The Remaining Challenges
This isn’t all roses. Some open questions:
Context management: Even with larger context windows, understanding complex systems requires loading a lot of information. Curated rules and skills help, but there’s still work to do here. I currently find myself using /clear and /compact a lot at key points, or asking the LLM to summarize state into an .md file I will pull back later (essentially relying on the notion of queryable ‘Memory’ mentioned above). The idea of Progressive disclosure will probably play a big role here.
Cross-repository coherence: Working across multiple repos is possible but spotty. The LLM needs significant context to understand how services interact, and there’s no great solution yet for keeping that understanding current. Per-repository CLAUDE.md files that are periodically refreshed do the trick for me for now, in the future there might be some automation around keeping these rules files up to date automatically (Note to self, another fun project idea: perhaps a pre-commit hook that triggers claude code CLI to refresh CLAUDE.md based on latest git commits?)
Verification overhead: As LLMs take on more complex tasks, verifying their work becomes its own challenge. The time saved in generation can be eaten by review if you’re not careful. Part of my workflow is emphasizing Test-driven development at every corner and every turn, and also relying on integration testing by running processes locally and asking Claude Code to interact with them. I typically have a process running in background, tailing to a log file, using some hot-reload functionality (e.g. via Watchdog).

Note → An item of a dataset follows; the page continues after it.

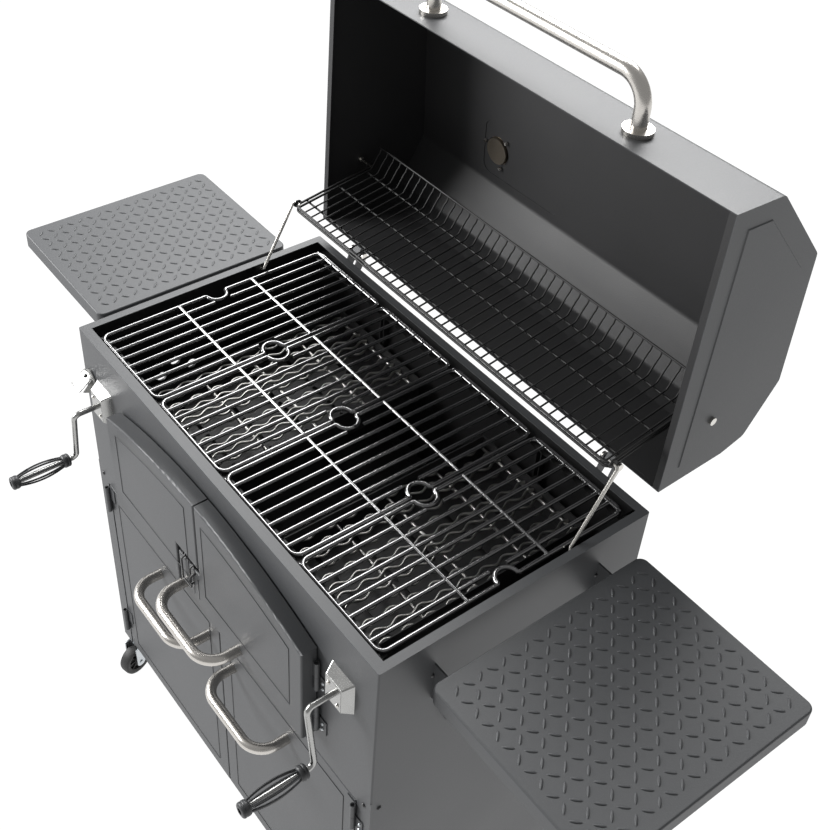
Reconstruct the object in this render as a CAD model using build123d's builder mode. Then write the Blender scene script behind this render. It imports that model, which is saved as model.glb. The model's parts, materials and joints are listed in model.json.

This lets the LLM look at the log, make changes, see those get updated automatically, look at the log again etc. This often finds issues that aren’t caught in unit-tests alone.
The Bottom Line
The vertical integration of development isn’t a productivity hack—it’s a fundamental restructuring of how software gets built. The developers who thrive in this new world won’t necessarily be the ones who write the most code; they’ll be the ones who are most effective at orchestrating LLM capabilities across the entire development lifecycle.
If you’re still thinking of LLMs as “fancy autocomplete,” you’re missing the bigger picture. The integration layer is where the leverage is, and the tools to build that layer are here now.
What’s your experience with vertically integrated development workflows? I’d love to hear what’s working (or not) for your team.